Both of these issues have been going on for freakin' years, so it's not like there's any more negotiating that needs to be done. In both cases, the Americans know full well that they're wrong and it's not like they need any more time for that to sink in. Maybe this could have been resolved before now if Commander Chimpy didn't take sixty-seven weeks of goddamned vacation each year to clear brush and ride his fucking bike.
In any case, you folks down south need emergency shipments of beef or lumber? No problem, just sign here. And here. And, oh, here, too. There we go, we're all set and those trucks will be rolling by tomorrow morning.
There's no other way to do this because, as we all know, the Bush administration absolutely lives by a code of taking advantage of everyone, then reaming them up the ass afterwards. (See "Tony Blair.")
So it's heartless? I really don't give a shit. If the Americans need this stuff so badly, then we have a window of opportunity and it would take five minutes to settle all of it. And if this is a possibility and we don't take advantage of it, then, quite simply, we're idiots.
P.S. And for those Canadian right-wing wanks who will inevitably get all pissed over my lack of compassion yet again, one can fairly ask, where exactly do your loyalties lie? Just curious. And why do you hate Canada?
AAARRRGGGHHHH! It's a tough call, that choice between the Conservatives who are just plain evil, and the Liberals who are just plain incompetent:
Martin had been due to call Bush on Monday to discuss the bitter dispute over softwood lumber.
But after the hurricane struck, Canadian officials agreed with the White House that it would be inappropriate to discuss softwood lumber at this time.
Jesus Christ, Paul. If Condi has time to go shopping for goddamned shoes, then they have time to talk about softwood. Bloody hell.
4 comments:
Sorry, Cynic. I can't agree with your hardball tactic.
Putting the death and continuing suffering of thousands on the same level as negotiating a trade deal is not cynical. It is reactionary.
You may decicde to withhold aid. You may decide that pets are more deserving to receive aid than people. But to attempt to strong-arm people into signing a business deal while they have (figurative) blood running down the side of their heads is unethical and immoral. It is, in fact, a Cheny/Rumsfeld style tactic.
Besides, from a perspective of sheer practicality, the US is in a position to say, "No, we don't need you aid that badly. Go away."
um, the states have already turned away international aid to the gulf. the tragedy unfolding in the devastated area is both horrifying and disgusting, horror for the people and disgust for the leaders whose ignorance has emboldened nature. expect bush to declare water an unlawful combattant.
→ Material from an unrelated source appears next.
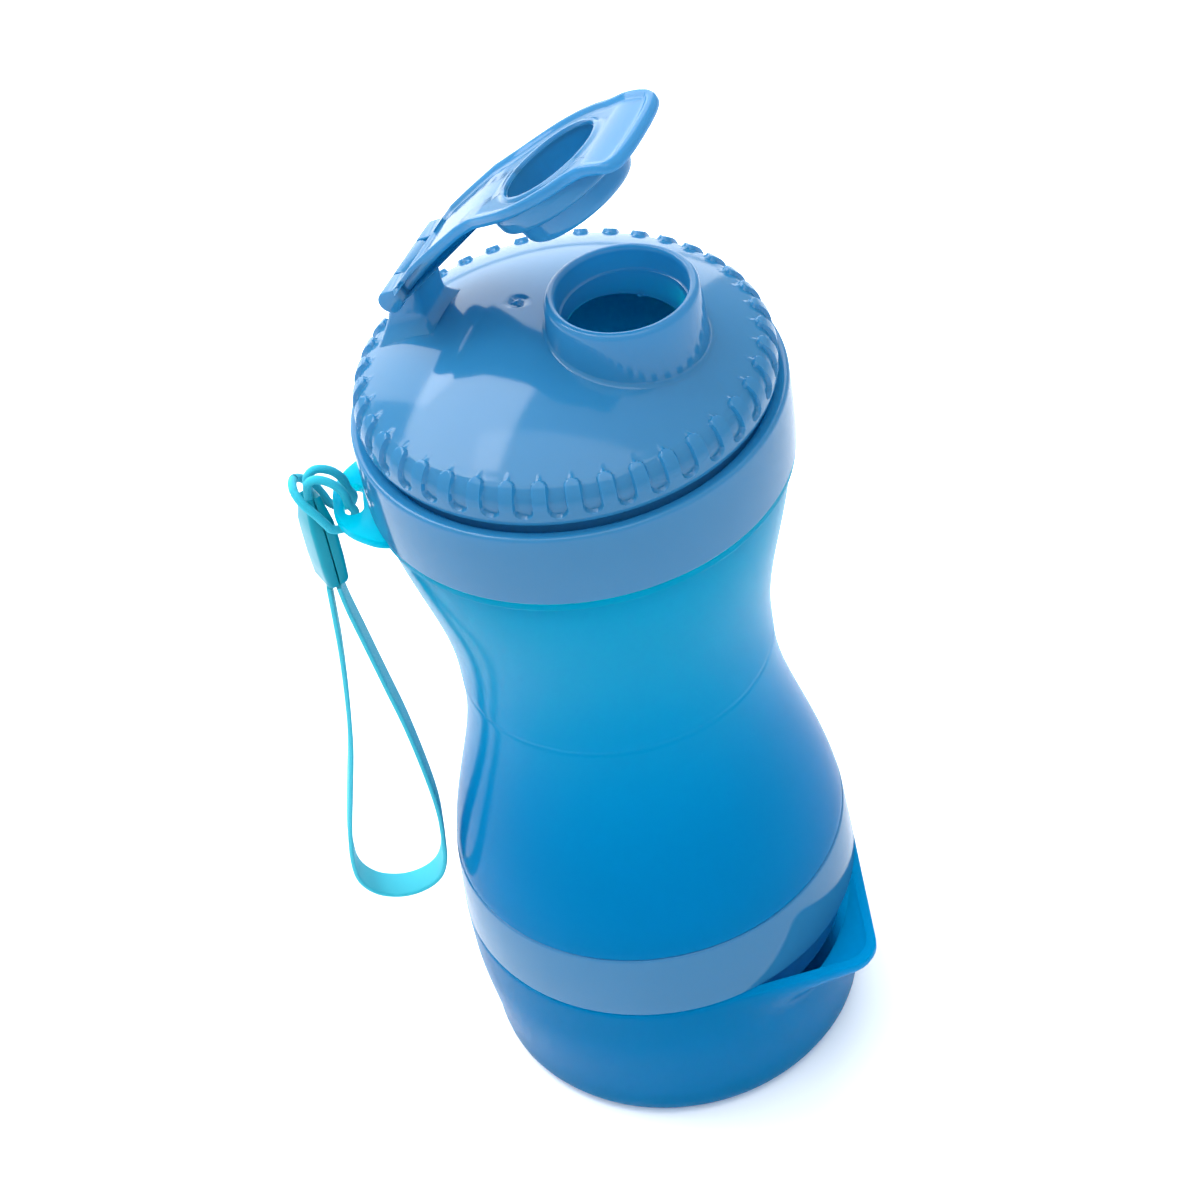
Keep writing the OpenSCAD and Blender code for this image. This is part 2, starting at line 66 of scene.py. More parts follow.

Putting the death and continuing suffering of thousands on the same level as negotiating a trade deal is not cynical. It is reactionary.
Oh, I don't expect anything to actually come of this suggestion, and I suspect a lot of people will be, of course, horrified by the inherent callousness. Big deal.
If it came to it, however, it would be pretty tough for the U.S. to feign outrage when, during the height of the suffering, their Secretary of State is off attending theatre, playing tennis and buying expensive shoes.
I don't think those folks are going to be seizing the moral high ground any time soon.
This is kind of one of those "I'm not pulling the cat's tail; the cat is pulling her own tail. I'm just holding it" situations.
The U.S. is digging its heels in on a matter in which they are clearly and universally agreed to be in the wrong. But it's Canada who gets accused of being churlish and petty for not letting them get away with it, now that people really need the materials.
If Canada doesn't go for this, under the conditions imposed by the U.S., it is not Canada that should take the blame.
If you can get your opponent to take the blame that is rightfully yours, you win all the chips. They do it all the freakin' time.